**RECORDS SHOWN**:
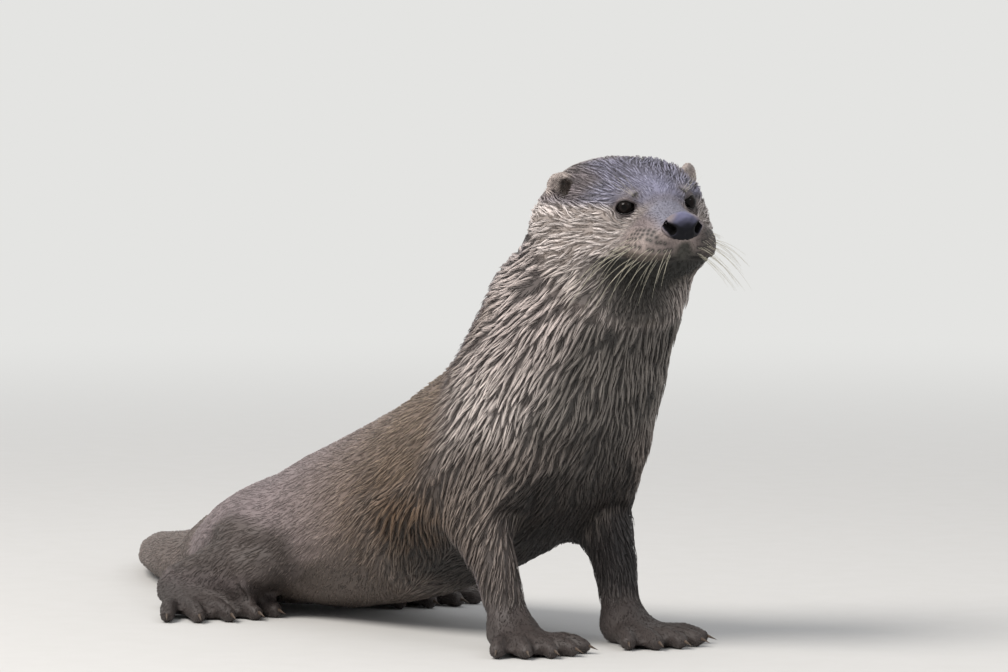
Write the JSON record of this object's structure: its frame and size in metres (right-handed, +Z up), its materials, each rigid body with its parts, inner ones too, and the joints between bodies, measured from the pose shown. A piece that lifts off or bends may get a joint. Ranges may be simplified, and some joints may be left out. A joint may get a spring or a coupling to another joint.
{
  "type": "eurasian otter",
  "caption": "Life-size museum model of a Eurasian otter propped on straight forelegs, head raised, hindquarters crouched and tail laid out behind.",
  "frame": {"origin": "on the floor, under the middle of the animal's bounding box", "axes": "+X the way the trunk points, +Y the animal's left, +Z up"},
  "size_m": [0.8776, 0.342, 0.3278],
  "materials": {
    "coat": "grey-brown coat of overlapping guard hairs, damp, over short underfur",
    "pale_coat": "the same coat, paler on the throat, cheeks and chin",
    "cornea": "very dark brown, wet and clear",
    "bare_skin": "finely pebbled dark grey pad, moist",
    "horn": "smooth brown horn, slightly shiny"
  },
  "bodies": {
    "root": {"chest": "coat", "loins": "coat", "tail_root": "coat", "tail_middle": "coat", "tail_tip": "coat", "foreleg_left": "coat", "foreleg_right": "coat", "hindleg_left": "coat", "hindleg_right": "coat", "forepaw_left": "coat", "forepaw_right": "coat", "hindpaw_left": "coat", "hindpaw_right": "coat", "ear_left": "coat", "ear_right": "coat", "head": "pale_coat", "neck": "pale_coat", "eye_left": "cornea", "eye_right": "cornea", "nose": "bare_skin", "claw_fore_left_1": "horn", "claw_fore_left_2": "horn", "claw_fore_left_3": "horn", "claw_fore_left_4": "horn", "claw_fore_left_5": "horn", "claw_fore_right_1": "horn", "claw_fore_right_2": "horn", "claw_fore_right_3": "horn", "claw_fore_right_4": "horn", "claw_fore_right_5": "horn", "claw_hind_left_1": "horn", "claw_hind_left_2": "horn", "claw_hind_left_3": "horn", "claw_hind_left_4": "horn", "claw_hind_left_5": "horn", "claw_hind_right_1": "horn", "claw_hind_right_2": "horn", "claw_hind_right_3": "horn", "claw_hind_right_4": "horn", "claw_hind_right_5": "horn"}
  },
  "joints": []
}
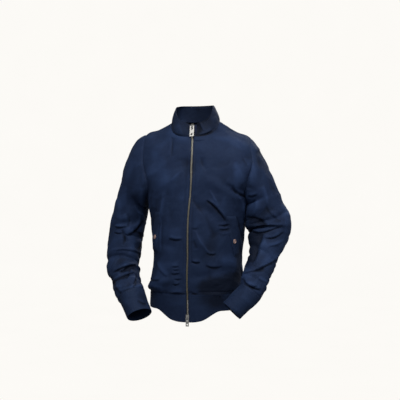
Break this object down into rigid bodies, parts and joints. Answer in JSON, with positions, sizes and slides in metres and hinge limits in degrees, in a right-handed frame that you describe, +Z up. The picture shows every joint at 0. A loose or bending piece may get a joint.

==

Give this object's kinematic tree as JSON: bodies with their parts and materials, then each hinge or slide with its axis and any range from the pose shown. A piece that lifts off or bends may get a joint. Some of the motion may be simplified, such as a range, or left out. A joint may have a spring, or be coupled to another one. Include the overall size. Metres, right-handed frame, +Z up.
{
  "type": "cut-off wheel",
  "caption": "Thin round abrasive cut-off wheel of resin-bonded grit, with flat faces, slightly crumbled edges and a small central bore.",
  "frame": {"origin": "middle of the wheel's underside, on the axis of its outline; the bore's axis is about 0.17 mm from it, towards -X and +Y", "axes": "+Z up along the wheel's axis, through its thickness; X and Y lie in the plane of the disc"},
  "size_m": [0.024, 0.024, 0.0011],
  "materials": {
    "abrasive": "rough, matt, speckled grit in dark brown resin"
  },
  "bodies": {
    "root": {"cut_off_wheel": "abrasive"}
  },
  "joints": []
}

**YOUR INSTRUCTIONS**:
Copy out all lines above that include the string "axis".

**IN RESPONSE**:
Give this object's kinematic tree as JSON: bodies with their parts and materials, then each hinge or slide with its axis and any range from the pose shown. A piece that lifts off or bends may get a joint. Some of the motion may be simplified, such as a range, or left out. A joint may have a spring, or be coupled to another one. Include the overall size. Metres, right-handed frame, +Z up.
  "frame": {"origin": "middle of the wheel's underside, on the axis of its outline; the bore's axis is about 0.17 mm from it, towards -X and +Y", "axes": "+Z up along the wheel's axis, through its thickness; X and Y lie in the plane of the disc"},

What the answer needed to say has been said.